Table 1 |.
name (version) | Reported size (gene loci) | Methodsa | comments | completeness | comprehensivenessb | exhaustivenessc |
---|---|---|---|---|---|---|
NONCODE (v5) | 96,308 | Integration of other databases | The most comprehensive resource | 8.9% | 67,276 | 2.3 |
MiTranscriptome (v2) | 63,615 | Assembly from short reads | Mainly cancer samples | 4.4% | 45,088 | 4.4 |
FANTOM CAT (v1) | 27,919 | Assembly, other annotations and CAGE evidence | Mapped 5′ ends using CAGE tags | 15.8% | 27,278 | 3.3 |
RefSeq (GCF_000001405.37_GRCh38.p11) | 15,791 | Manual (based on cDNA) and automated annotation (based on RNA-seq data) | The oldest annotation | 11.0% | 14,889 | 1.9 |
GENCODE (v27) | 15,778 | Manual annotation based on cDNA, ESTs and high-quality long-read data | Used by most consortia and integrated with Ensembl | 13.5% | 15,063 | 1.9 |
BIGTranscriptome (v1) | 14,158 | Assembly, with CAGE and 3 P-seq evidence | Full-length transcripts | 27.7% | 12,632 | 2.1 |
GENCODE+ | 13,434 | Union of GENCODE (v20) and CLS lncRNAs with anchor-merged CLS transcript models | Extension of GENCODE by CLS | 24.0% | 13,434 | 3.3 |
CLS FL | 807 | lncRNAs from GENCODE+ with CAGE and poly(A) evidence | Full-length transcripts | 71.7% | 807 | 5.5 |
Protein-codingd | 19,502 | GENCODE confident protein-coding transcripts | Not tagged mRNA_end_NF nor mRNA_start_NF in the original GENCODE v27 GTF file | 53.8% | 18,995 | 2.9 |
All numbers correct as of the end of 2017. MiTranscriptome, Functional Annotation of the Mammalian genome (FANTOM) cap analysis of gene expression (CAGE)-associated transcriptome (CAT) and BIGTranscriptome long non-coding RNA (lncRNA) catalogues were lifted over to the Genome Reference Consortium Human Build 38 (GRCh38) genome assembly. 3P-seq, poly(A)-position profiling by sequencing; CLS, capture long-read sequencing; EST, expressed sequence tag; RNA-seq, RNA sequencing.
Assembly in the Methods column refers to transcriptome assembly using short reads from RNA-seq.

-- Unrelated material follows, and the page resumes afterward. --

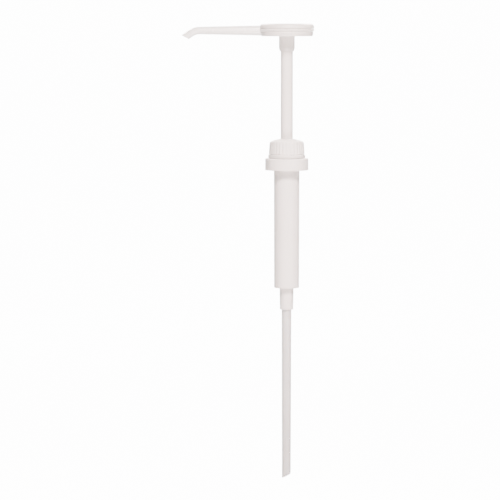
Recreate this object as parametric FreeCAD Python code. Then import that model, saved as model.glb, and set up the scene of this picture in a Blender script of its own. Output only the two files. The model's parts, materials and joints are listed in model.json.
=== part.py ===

Comprehensiveness is the total number of gene loci boundaries defined using buildLoci. To compare gene sets in a consistent way, the assembly patches were excluded, and the gene loci boundaries were redefined using buildLoci, which explains discrepancies between gene numbers presented here and those reported in original publications.
Exhaustiveness is the average number of isoforms per gene locus. Figures for completeness, comprehensiveness and exhaustiveness as presented in FIG. 3 are shown here.
A set of protein-coding transcripts was used as a reference.